Mzee Antony Chemengich, a member of the Sengwer community, says Embobut forest is the only home knows. He has found food, shelter and clothing in the habitat since he was born 73 years ago.

“Where do we go if the Government wants us to get out of our homes,” asked the elderly man, who now lives under a tree after his house was burnt down by forest rangers.

He says his forefathers were brought up and buried in the forest and if they are moved out, they would turn out to be refugees.

Inhumane conditions

Since the 1970s, authorities have made repeated efforts to forcibly evict the Sengwer from the forest for resettlement in other areas.

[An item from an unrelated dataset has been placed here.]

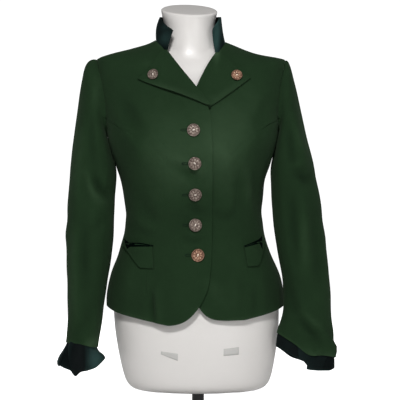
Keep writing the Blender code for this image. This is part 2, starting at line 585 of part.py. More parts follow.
def cuff(name, side, inner, normals, table, vent, stuff):
    """A flared cuff that comes out of the sleeve and is open at a vent, where one end laps the other."""
    turns = np.concatenate((ARM_FRONT[:-1], ARM_UNDER[:-1], ARM_BACK[:-1]))
    table = np.asarray(table)
    table = np.vstack((table, table[:1] + (360, 0, 0)))
    shape_at = smooth_table(table[:, 0], table[:, 1:])
    start = int(np.argmin(np.abs(turns - vent)))
    order = (np.arange(len(turns) + 1) + start) % len(turns)
    end, above = inner[-1][order], inner[-2][order]
    out = normals[-1][order]
    up = above - end
    up /= np.linalg.norm(up, axis=-1, keepdims=True)
    flare, length = np.moveaxis(shape_at(turns[order]), -1, 0)
    # The lapping end turns past the vent, one wall further out
    lap = np.zeros(len(order))
    lap[-1], lap[-2] = VELVET + 2 * SEAM_GAP, (VELVET + SEAM_GAP) * 0.5
    overlap = np.zeros(len(order))
    overlap[-1] = VENT_LAP / 1000
    sideways = np.roll(end, -1, axis=0) - np.roll(end, 1, axis=0)
    sideways[-1] = end[1] - end[0]
    sideways /= np.linalg.norm(sideways, axis=-1, keepdims=True)
    rows = [end + up * CUFF_TUCK, end]
    for step in range(1, CUFF_STEPS + 1):
        share = step / CUFF_STEPS
        open_out = (flare * share ** 1.4 + lap * min(1.0, 2 * share))[:, None]
        rows.append(end - up * (length * share)[:, None] + out * open_out
                    + sideways * (overlap * min(1.0, 2 * share))[:, None])
    outer = np.stack(rows)
    outer[:2] -= out * CUFF_CLEAR
    draw = slice(0, 2)
    step = outer[draw, 1] - outer[draw, 0]
    outer[draw, 0] += step / np.linalg.norm(step, axis=-1, keepdims=True) * SEAM_GAP
    step = outer[draw, -2] - outer[draw, -1]
    outer[draw, -1] += step / np.linalg.norm(step, axis=-1, keepdims=True) * SEAM_GAP
    turned = grid_normals(outer, ring=False)
    turned *= np.sign(np.sum(turned * out))
    turned[:2] = out
    wall(name, mirrored(outer, side), mirrored(outer - turned * VELVET, side), stuff)


def collar(stuff):
    """A stand collar round the neckline, open in front."""
    sides, rims = [], []
    for side, table, ends in ((-1, EDGE_RIGHT, COLLAR_FRONT_RIGHT), (1, EDGE_LEFT, COLLAR_FRONT_LEFT)):
        edge = front_edge(table, side)[COLLAR_ROW:]
        round_back = np.column_stack((np.linspace(90, 180, NECK_STEPS + 1)[1:], np.full(NECK_STEPS, NECKLINE)))
        spots = np.vstack((edge, round_back))
        start = spots[0, 0]
        middle = (start + 90) / 2
        tops = np.vstack(([(start, *ends[0])], [(middle, *ends[1])], COLLAR_TOP))
        base = figure(spots[:, 0], spots[:, 1])
        top = smooth_table(tops[:, 0], tops[:, 1:])(spots[:, 0])
        sides.append((mirrored(base, side), mirrored(top, side)))
        rims.append(mirrored(base - figure_normal(spots[:, 0], spots[:, 1]) * WOOL, side))
    base = np.concatenate((sides[0][0], sides[1][0][-2::-1]))
    top = np.concatenate((sides[0][1], sides[1][1][-2::-1]))
    inward = -base * (1, 1, 0)
    inward /= np.linalg.norm(inward, axis=-1, keepdims=True)
    rim = np.concatenate((rims[0], rims[1][-2::-1]))
    inset = np.maximum(np.sum((rim - base) * inward, axis=-1, keepdims=True), 0) + SEAM_GAP
    base = base + inward * inset - np.array((0, 0, 0.6 * WOOL))
    bow = np.interp(base[:, :1], (base[:, 0].min(), base[:, 0].max()), (COLLAR_BOW_RIGHT, COLLAR_BOW_LEFT))
    rows = []
    for share in np.linspace(0, 1, COLLAR_STEPS + 1):
        rows.append(base + (top - base) * share + inward * bow * math.sin(math.pi * share))
    outer = np.stack(rows)
    normals = grid_normals(outer, ring=False)
    normals *= np.sign(np.sum(normals[0] * -inward))
    wall("collar", outer, outer - normals * VELVET, stuff)


def pocket(name, side, corners, lie, stuff):
    """A welt sewn down at its foot and ends, its top edge standing off the jacket."""
    corners = np.asarray(corners) * (side, 1)
    inner_top, inner_foot, outer_foot, outer_middle, outer_top, top_middle = corners
    across, up = 5, 4
    flat = patch(spread((inner_foot, outer_foot), across), spread((inner_top, top_middle, outer_top), across),
                 spread((inner_foot, inner_top), up), spread((outer_foot, outer_middle, outer_top), up))
    spots = place(flat[..., 0], flat[..., 1])
    base, normal = figure(spots[..., 0], spots[..., 1]), figure_normal(spots[..., 0], spots[..., 1])
    rise = np.linspace(0, 1, up + 1)[:, None] ** 2
    middle = np.sin(np.linspace(0, np.pi, across + 1))[None, :] ** 0.6
    lift = lie + POCKET_MOUTH * rise * middle
    inner = base + normal * lift[..., None]
    wall(name, mirrored(inner + normal * WOOL, side), mirrored(inner, side), stuff)


def button(name, spot, under, radius, stuff):
    """A turned metal button on its shank, square to the cloth that it is sewn to."""
    angle, level = place(*spot)
    normal = Vector(figure_normal(angle, level))
    start = Vector(leaned(figure(angle, level))) + normal * 0.05
    hit, facing = BVHTree.FromObject(under, bpy.context.evaluated_depsgraph_get()).ray_cast(start, -normal)[:2]
    bm = bmesh.new()
    verts = [bm.verts.new((share * radius, 0, height)) for share, height in BUTTON_PROFILE]
    edges = [bm.edges.new(pair) for pair in zip(verts, verts[1:], strict=False)]
    bmesh.ops.spin(bm, geom=verts + edges, cent=(0, 0, 0), axis=(0, 0, 1), angle=2 * math.pi, steps=BUTTON_SIDES,
                   use_merge=True)
    bmesh.ops.remove_doubles(bm, verts=bm.verts[:], dist=1e-6)
    made = object_from(bm, name, stuff)
    made.rotation_mode = "QUATERNION"
    made.rotation_quaternion = facing.to_track_quat("Z", "Y")
    made.location = hit + facing * TOUCH_GAP


def form(stuff):
    """The dress form: hips, the figure inside the cloth, neck and tilted cap, closed at both ends."""
    angles = np.arange(FORM_STEPS) * 360 / FORM_STEPS
    rings = []
    for height, half, front_depth, back_depth in FORM_FOOT_ROWS:
        radius, across, ahead = ring_point(angles, half, front_depth, back_depth, 2.2)
        rings.append(np.column_stack((radius * across, -radius * ahead, np.full(len(angles), height))))
    for level in FORM_LEVELS:
        inset = WOOL + EASE_AT(level)[0]
        levels = np.full(len(angles), level)
        signed = np.where(angles > 180, angles - 360, angles)
        rings.append(figure(signed, levels) - figure_normal(signed, levels) * inset)
    neckline = rings[-1]
    for share, rise in NECK_ROOT:
        rings.append(neckline * (share, share, 1) + (0, 0, rise))
    for height, half, front_depth, back_depth, rise in FORM_NECK_ROWS:
        radius, across, ahead = ring_point(angles, half, front_depth, back_depth, 2.0)
        x, y = radius * across, -radius * ahead
        share = np.clip((height - NECKLINE) / 0.05, 0, 1)
        rings.append(np.column_stack((x, y, height + rise * y - CAP_ROLL * share * x)))
    bm = bmesh.new()
    loops = [[bm.verts.new(point) for point in leaned(ring)] for ring in rings]
    for low, high in zip(loops, loops[1:], strict=False):
        for i in range(FORM_STEPS):
            k = (i + 1) % FORM_STEPS
            bm.faces.new((low[i], low[k], high[k], high[i]))
    bm.faces.new(loops[0][::-1])
    bm.faces.new(loops[-1])
    return object_from(bm, "form", stuff)


def disc(name, radius, low, high, sides, edge, stuff):
    """An upright round bar or plate with softened edges."""
    bm = bmesh.new()
    bmesh.ops.create_cone(bm, cap_ends=True, segments=sides, radius1=radius, radius2=radius, depth=high - low)
    rims = [item for item in bm.edges if abs(item.verts[0].co.z - item.verts[1].co.z) < 1e-6]
    bmesh.ops.bevel(bm, geom=rims, offset=edge, segments=2, profile=0.5, affect="EDGES")
    made = object_from(bm, name, stuff)
    made.location = (0, 0, (low + high) / 2)


def build():
    for item in list(bpy.data.objects):
        bpy.data.objects.remove(item, do_unlink=True)
    wool = material("green wool", (0.018, 0.042, 0.016), 0.95)
    velvet = material("dark velvet", (0.006, 0.018, 0.018), 0.85)
    white = material("white plastic", (0.74, 0.72, 0.70), 0.25)
    dark = material("dark metal", (0.05, 0.05, 0.05), 0.45, 1.0)
    metal = material("old silver", (0.42, 0.30, 0.24), 0.38, 1.0)

    right_front = front("front_right", -1, EDGE_RIGHT, lift_of_right_front, wool)
    front("front_left", 1, EDGE_LEFT, None, wool)
    for name_end, side in (("right", -1), ("left", 1)):
        side_body("side_" + name_end, side, wool)
        back("back_" + name_end, side, wool)
    right_lapel = lapel("lapel_right", -1, EDGE_RIGHT, LAPEL_RIGHT_LOWER, LAPEL_RIGHT_OUTER, lift_of_right_front, wool)
    left_lapel = lapel("lapel_left", 1, EDGE_LEFT, LAPEL_LEFT_LOWER, LAPEL_LEFT_OUTER, None, wool)
    for name_end, side, table, edge, vent in (("right", -1, SLEEVE_RIGHT, CUFF_RIGHT, VENT_RIGHT),
                                              ("left", 1, SLEEVE_LEFT, CUFF_LEFT, VENT_LEFT)):
        inner, normals = sleeve(name_end, side, table, wool)
        cuff("cuff_" + name_end, side, inner, normals, edge, vent, velvet)
    collar(velvet)
    pocket("pocket_right", -1, POCKET_RIGHT, POCKET_LIE_RIGHT, wool)
    pocket("pocket_left", 1, POCKET_LEFT, POCKET_LIE_LEFT, wool)

    for count, spot in enumerate(FRONT_BUTTONS, 1):
        button(f"button_{count}", spot, right_front, FRONT_BUTTON_RADIUS, metal)
    button("lapel_button_right", LAPEL_BUTTON_RIGHT, right_lapel, LAPEL_BUTTON_RADIUS, metal)
    button("lapel_button_left", LAPEL_BUTTON_LEFT, left_lapel, LAPEL_BUTTON_RADIUS, metal)

    form(white)
    disc("post", POST_RADIUS, BASE_THICK + TOUCH_GAP, FORM_FOOT - TOUCH_GAP, 20, 0.0006, dark)
    disc("base", BASE_RADIUS, 0.0, BASE_THICK, 40, 0.002, dark)


build()
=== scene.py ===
# %% [markdown]
# # A wool jacket on its dress form
# A fitted jacket of milled green wool stands on a white dress form. It has lapels that are buttoned back, a
# velvet stand collar, velvet cuffs, two pocket flaps and old silver buttons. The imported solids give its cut
# and its size. This lesson turns their stiff walls into cloth, works the small sewn and cast details, and
# lights it all softly. Everything is in metres, +Z is up, and the jacket faces -Y. Right and left are the
# wearer's.

# %% Load the frame
import math

import bmesh
import bpy
import numpy as np
from mathutils import Matrix, Vector
from mathutils.bvhtree import BVHTree
from mathutils.kdtree import KDTree


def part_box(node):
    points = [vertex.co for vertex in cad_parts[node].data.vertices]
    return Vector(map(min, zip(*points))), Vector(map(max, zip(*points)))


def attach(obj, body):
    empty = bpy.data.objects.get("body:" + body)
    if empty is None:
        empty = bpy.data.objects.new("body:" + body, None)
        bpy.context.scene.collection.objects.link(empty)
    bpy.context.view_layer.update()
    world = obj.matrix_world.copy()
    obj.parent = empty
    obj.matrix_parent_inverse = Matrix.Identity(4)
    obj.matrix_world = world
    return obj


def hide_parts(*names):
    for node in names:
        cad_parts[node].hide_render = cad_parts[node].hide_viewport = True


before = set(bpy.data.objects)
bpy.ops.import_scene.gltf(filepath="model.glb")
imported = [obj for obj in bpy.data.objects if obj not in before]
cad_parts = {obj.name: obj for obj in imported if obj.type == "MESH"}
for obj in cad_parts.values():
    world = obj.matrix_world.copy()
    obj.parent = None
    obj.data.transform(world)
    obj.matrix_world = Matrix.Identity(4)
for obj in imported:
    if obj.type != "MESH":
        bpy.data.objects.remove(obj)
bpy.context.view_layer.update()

scene = bpy.context.scene

# %% Make objects and meshes


def linked(name, data):
    """A new object in the scene."""
    made = bpy.data.objects.new(name, data)
    scene.collection.objects.link(made)
    return made


def mesh_from(bm, name):
    """A mesh of what a bmesh holds. The bmesh is freed."""
    mesh = bpy.data.meshes.new(name)
    bm.to_mesh(mesh)
    bm.free()
    return mesh


def shown_mesh(drawn):
    """The mesh of an object as it is shown. The object is removed."""
    mesh = bpy.data.meshes.new_from_object(drawn.evaluated_get(bpy.context.evaluated_depsgraph_get()))
    bpy.data.objects.remove(drawn)
    return mesh


# %% [markdown]
# ## The camera first
# The photograph was taken level and from far off, so upright lines stay upright and little converges. A
# long lens at three metres does the same. One pixel is then 2 mm wide at the middle of the form.

# %% Set the camera
CAMERA_AT = (0.004, -3.0, 0.496)
LENS_MM = 135.0
SENSOR_MM = 36.0

camera_data = bpy.data.cameras.new("camera")
camera_data.lens = LENS_MM
camera_data.sensor_width = SENSOR_MM
camera = linked("camera", camera_data)
camera.location = CAMERA_AT
camera.rotation_euler = (math.radians(90), 0, 0)
scene.camera = camera
print("camera at", CAMERA_AT)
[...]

Mzee Chemengich notes that their history was being eroded and subsequent governments have failed to protect their rights and have subjected to inhumane conditions.

“Our houses are being torched and property destroyed leaving us without any means of survival,” he says, and adds, “the Government found us living here. We have no other home…we will die here.”

He alleges that those who were given money by the Government were outsiders.

Chemengich notes that invasion of other communities in Embobut forest was the reason the Government evicted them. Benjamin Kemboi, Chemengich’s son, says their generosity has spelled doom to their survival. “We accommodated our neighbours but little did we know that one day we would be evicted from our homes,” he says.

He adds the community has for a long time requested the Government to recognise Sengwer as one of the ethnic groups in Kenya.

“We are a distinct group. The Government has denied us identity as Sengwer. When carrying out population census, we are either counted as Kalenjin, Pokot, Marakwet, Keiyo, Sabaot,” says Kemboi.

Away from the Sengwer. In Marioshoni, some 350km South of Embobut forest, Joseph Towett, an Ogiek, says Mau forest reminds him of honey he used to enjoy when he was young.

Census

Towett says: “The forest reminds me of honey. We used to be fed on bush honey but it is unfortunate our children are no longer enjoying it.”

Towett, who has been leading efforts for the recognition of Ogiek, says it was painful that they had suffered because of other communities.

He says the Ogiek, who according to a recent census number up to 20,000, were forced into the forest during the colonial period.

The Ogiek were only few and scattered and could not wage a resistance like the Nandis, who fought back the colonialists. “They had a small population and they could not resist or mount a defence,” says Towett, who is a leading figure in fighting for the community’s rights.

The author of Ogiek Land Cases and Historical Injustices says since the Ogiek’s lifestyle was favoured by the forest, which was rich in honey and wild animals, they settled in comfortably in the late 1800s.

According to the book, the Ogiek subdivided the forest among their clans in 1856. The Ogiek Obom settled at Western Mau, Kapsangany were allocated land in Tindiret, Maasai Mau was occupied by Kaplelach and Eastern Mau went to Ipkerere and Muresionik. Kipchorgonik took parts of Western and Maasai Mau.

The clans used physical features like trees, rivers and rocks to mark boundaries. Each clan lived and worked on a strip of land in the mountainous forest that was once their home.

Indigenous people

The Ogiek are often mistaken for the Maasai but they have no relationship other than being Nilotes. The Maasai refer to them as Dorobo, which is a derogatory term that means  ‘sinful’ and ‘men without cattle’.

The United Nations has urged the Government “to ensure that the human rights of the Sengwer are fully respected, in strict compliance with international standards protecting the rights of indigenous people.”

The UN Special Rapporteur on the Rights of Indigenous People James Anaya expressed deep concern about reports that police are poised to forcibly evict Sengwer from Embobut forest.

“Indigenous people shall not be forcibly relocated from their lands or territories,” Anaya said, quoting the UN Declaration on the Rights of Indigenous Peoples.

“No relocation shall take place without free, prior and informed consent of the indigenous people concerned.”